— Start Provided information —
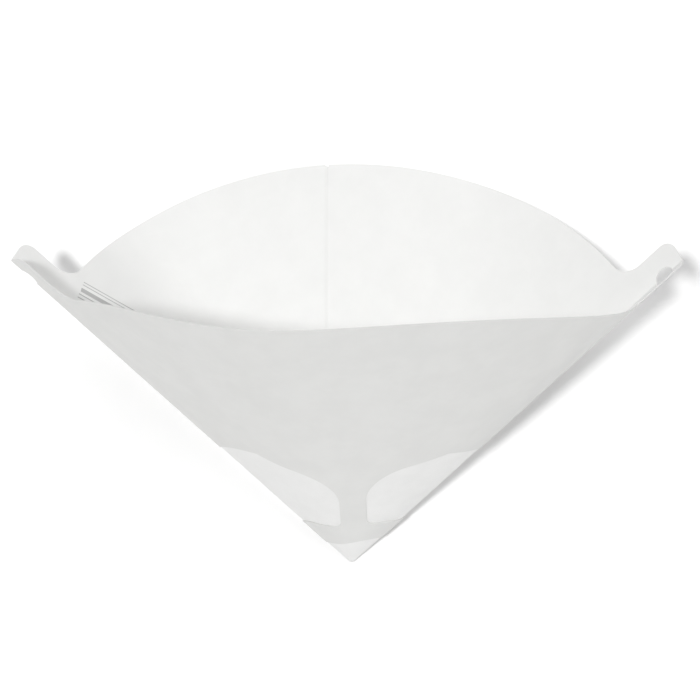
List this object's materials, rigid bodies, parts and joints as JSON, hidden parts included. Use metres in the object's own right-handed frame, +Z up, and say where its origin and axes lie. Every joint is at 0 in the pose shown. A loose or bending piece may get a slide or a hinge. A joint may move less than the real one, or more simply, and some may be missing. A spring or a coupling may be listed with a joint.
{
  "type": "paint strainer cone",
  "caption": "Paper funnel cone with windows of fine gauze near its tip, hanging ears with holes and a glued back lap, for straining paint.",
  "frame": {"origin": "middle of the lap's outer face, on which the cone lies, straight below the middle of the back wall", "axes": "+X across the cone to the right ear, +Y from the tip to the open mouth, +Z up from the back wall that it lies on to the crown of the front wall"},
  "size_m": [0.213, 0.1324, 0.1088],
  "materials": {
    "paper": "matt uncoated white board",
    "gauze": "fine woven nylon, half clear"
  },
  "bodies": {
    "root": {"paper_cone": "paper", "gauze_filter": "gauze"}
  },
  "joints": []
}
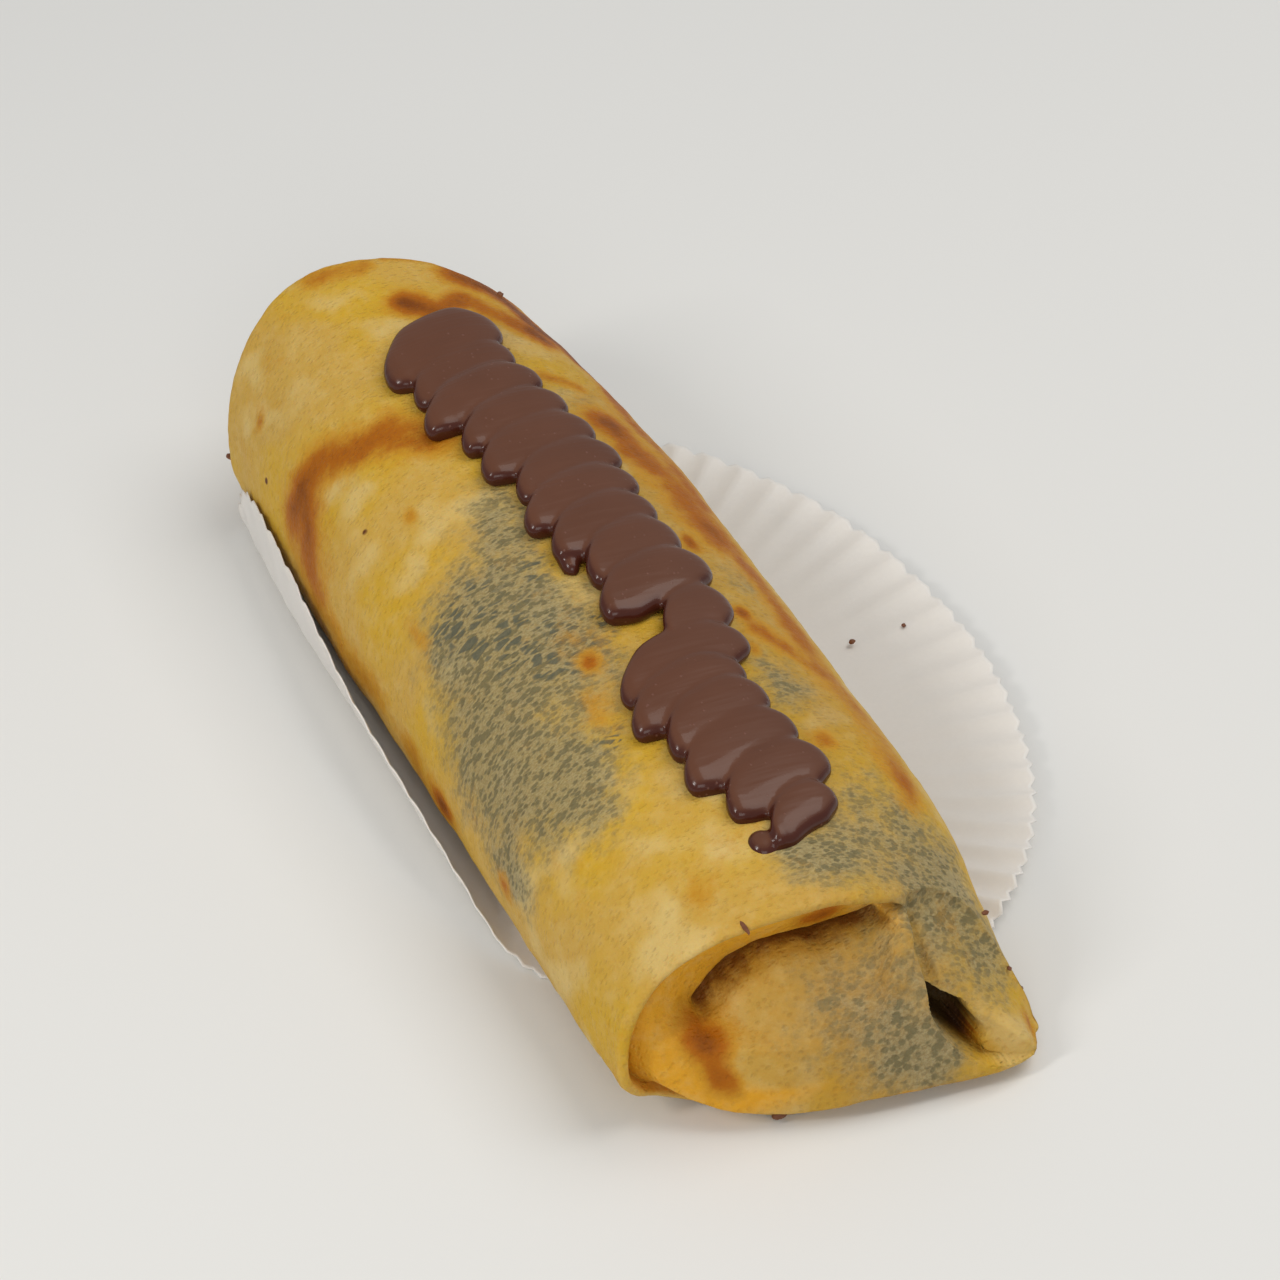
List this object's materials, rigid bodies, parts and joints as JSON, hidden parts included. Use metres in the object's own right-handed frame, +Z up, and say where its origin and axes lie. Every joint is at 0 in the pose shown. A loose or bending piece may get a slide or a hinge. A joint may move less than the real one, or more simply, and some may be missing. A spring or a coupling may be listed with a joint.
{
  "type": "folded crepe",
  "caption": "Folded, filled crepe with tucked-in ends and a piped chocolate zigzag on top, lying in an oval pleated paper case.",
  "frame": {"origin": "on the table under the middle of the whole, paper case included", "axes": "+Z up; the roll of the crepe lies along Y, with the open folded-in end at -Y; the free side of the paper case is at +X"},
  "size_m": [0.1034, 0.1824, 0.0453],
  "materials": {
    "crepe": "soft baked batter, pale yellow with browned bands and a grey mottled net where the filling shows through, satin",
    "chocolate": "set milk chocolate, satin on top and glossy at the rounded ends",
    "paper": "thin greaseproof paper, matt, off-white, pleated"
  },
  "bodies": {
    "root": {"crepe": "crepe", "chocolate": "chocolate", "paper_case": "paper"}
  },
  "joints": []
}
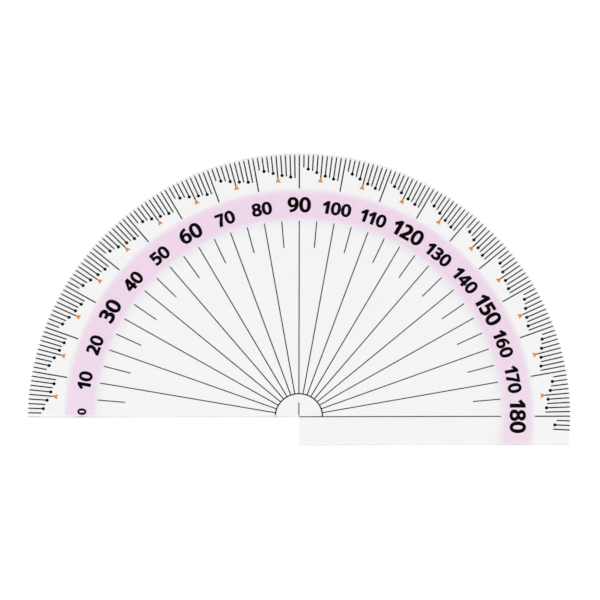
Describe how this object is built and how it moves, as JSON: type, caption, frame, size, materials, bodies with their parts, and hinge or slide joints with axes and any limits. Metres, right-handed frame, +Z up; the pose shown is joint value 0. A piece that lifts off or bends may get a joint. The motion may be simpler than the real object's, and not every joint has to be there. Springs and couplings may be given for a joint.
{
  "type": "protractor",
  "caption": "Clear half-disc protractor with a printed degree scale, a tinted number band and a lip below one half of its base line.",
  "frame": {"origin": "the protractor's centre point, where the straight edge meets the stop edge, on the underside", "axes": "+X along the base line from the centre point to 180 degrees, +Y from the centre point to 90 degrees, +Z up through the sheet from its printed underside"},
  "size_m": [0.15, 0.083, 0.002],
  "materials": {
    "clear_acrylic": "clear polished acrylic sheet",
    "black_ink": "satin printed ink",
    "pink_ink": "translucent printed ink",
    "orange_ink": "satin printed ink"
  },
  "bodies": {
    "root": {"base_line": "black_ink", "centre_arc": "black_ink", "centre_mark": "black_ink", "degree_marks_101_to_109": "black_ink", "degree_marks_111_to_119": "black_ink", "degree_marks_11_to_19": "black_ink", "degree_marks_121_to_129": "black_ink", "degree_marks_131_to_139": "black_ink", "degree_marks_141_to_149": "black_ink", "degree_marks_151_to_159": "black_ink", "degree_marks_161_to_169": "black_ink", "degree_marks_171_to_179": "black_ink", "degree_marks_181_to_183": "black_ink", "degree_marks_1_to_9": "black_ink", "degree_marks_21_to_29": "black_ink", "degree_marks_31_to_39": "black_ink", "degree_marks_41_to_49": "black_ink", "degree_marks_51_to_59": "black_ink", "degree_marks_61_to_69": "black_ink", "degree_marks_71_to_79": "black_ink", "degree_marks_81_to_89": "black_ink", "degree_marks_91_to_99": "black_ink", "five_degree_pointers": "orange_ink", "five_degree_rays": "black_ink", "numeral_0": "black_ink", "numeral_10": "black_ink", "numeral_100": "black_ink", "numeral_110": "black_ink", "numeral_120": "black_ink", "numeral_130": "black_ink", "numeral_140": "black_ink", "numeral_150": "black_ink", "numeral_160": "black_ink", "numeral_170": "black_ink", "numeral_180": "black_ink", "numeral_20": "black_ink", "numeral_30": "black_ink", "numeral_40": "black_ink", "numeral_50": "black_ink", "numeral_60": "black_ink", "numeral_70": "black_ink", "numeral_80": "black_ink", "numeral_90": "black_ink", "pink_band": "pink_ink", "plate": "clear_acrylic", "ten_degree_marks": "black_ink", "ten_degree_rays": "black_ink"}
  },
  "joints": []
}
— End Provided information —
— Start Provided information —
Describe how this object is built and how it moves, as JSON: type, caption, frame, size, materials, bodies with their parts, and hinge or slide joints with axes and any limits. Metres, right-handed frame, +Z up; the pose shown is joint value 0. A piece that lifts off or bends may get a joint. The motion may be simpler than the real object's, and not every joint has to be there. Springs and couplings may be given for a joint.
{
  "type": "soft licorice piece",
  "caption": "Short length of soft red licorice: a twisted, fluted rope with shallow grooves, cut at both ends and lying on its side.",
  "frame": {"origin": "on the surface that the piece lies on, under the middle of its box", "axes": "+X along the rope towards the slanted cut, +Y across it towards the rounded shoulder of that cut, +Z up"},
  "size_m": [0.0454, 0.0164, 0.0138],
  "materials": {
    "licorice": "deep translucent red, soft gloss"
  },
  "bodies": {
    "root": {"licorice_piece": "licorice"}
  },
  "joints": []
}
— End Provided information —
Return every line of the preceding records in which the word "where" appears.

List this object's materials, rigid bodies, parts and joints as JSON, hidden parts included. Use metres in the object's own right-handed frame, +Z up, and say where its origin and axes lie. Every joint is at 0 in the pose shown. A loose or bending piece may get a slide or a hinge. A joint may move less than the real one, or more simply, and some may be missing. A spring or a coupling may be listed with a joint.
List this object's materials, rigid bodies, parts and joints as JSON, hidden parts included. Use metres in the object's own right-handed frame, +Z up, and say where its origin and axes lie. Every joint is at 0 in the pose shown. A loose or bending piece may get a slide or a hinge. A joint may move less than the real one, or more simply, and some may be missing. A spring or a coupling may be listed with a joint.
    "crepe": "soft baked batter, pale yellow with browned bands and a grey mottled net where the filling shows through, satin",
  "frame": {"origin": "the protractor's centre point, where the straight edge meets the stop edge, on the underside", "axes": "+X along the base line from the centre point to 180 degrees, +Y from the centre point to 90 degrees, +Z up through the sheet from its printed underside"},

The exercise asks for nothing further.